Mas na Balenciaga não é bem por aí. Ou apenas por aí. A construção, a técnica e a qualidade são centrais, porém, com o desfile deste domingo aqui na Paris Fashion Week, Demna nos lembra do que vem depois da passarela, do que foge do controle do criador e da marca.

Desde que ganhou fama na moda, primeiro com a Vetements e depois na Balenciaga, o estilista georgiano se diz mais interessado na parte técnica da coisa. Em entrevistas, ele já comparou seu trabalho de pesquisa à antropologia. Ele adora sair para lugares aleatórios e observar como as pessoas se vestem, e como o que elas escolhem colocar no corpo muda suas relações com o mundo, com os outros e consigo mesmas.

Tá aí a grande genialidade de Demna e desta coleção. Cada look tinha uma personalidade diferente. Em vez de modelos quase idênticas, o designer colocou personagens na passarela. E por mais comum ou usual que algumas roupas possam parecer, elas nunca são banais. A maneira como foram apresentadas representam todo o potencial transformador e de construção da moda em relação à individualidade e à sociedade.

Vestido preto drapeado da coleção de verão 2024 da Balenciaga desfilada na Paris Fashion Week.
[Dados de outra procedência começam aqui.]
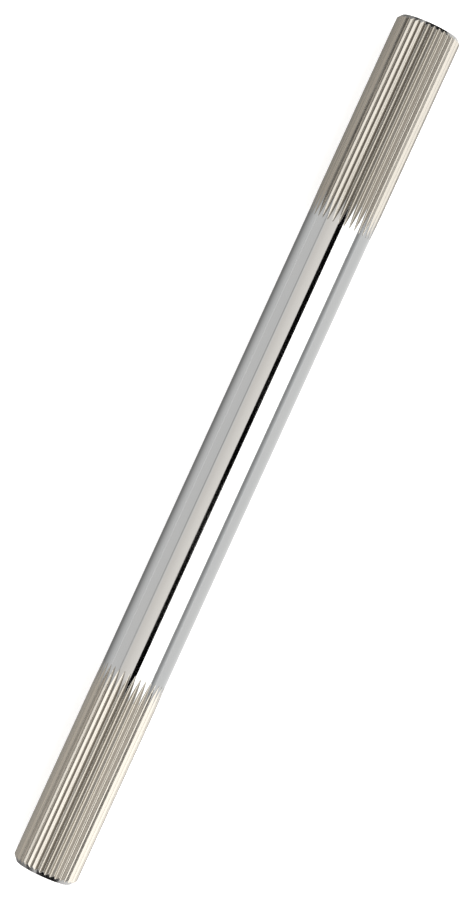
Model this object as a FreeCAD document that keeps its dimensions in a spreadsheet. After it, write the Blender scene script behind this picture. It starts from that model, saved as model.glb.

Balenciaga, verão 2024. Divulgação

Quem abriu o desfile foi a mãe do estilista. Quem fechou, no vestido de noiva feito de pedaços de outros 20 outros vestidos de noiva antigos, foi seu namorado, Loïk Gomez. No casting, teve ainda a jornalista e crítica de moda Cathy Horyn, o ícone da noite de Nova York, Amanda Lepore, a editora e consultora Diane Pernet, um personal trainer, professores da faculdade em que Demna estudou, um arquiteto, um jogador de basquete, uma estudante de zoologia.

Gente(s), indivíduos incapazes (ainda bem) de vestir qualquer roupa sem transparecer suas particularidades, seus corpos, seus gostos, suas personalidade. No fim das contas, a moda acontece de verdade assim, com pessoas, além das semanas de moda, em qualquer lugar.

Se Demna parecia meio esquecido disso nos últimos tempos, parece que ele lembrou de tudo. E como o próprio já provou, até as maluquices mais esquisitas da passarela acabam influenciando novos comportamentos, atitudes e, com sorte, mudanças. Mas isso só se constata do lado de fora da sala do desfile.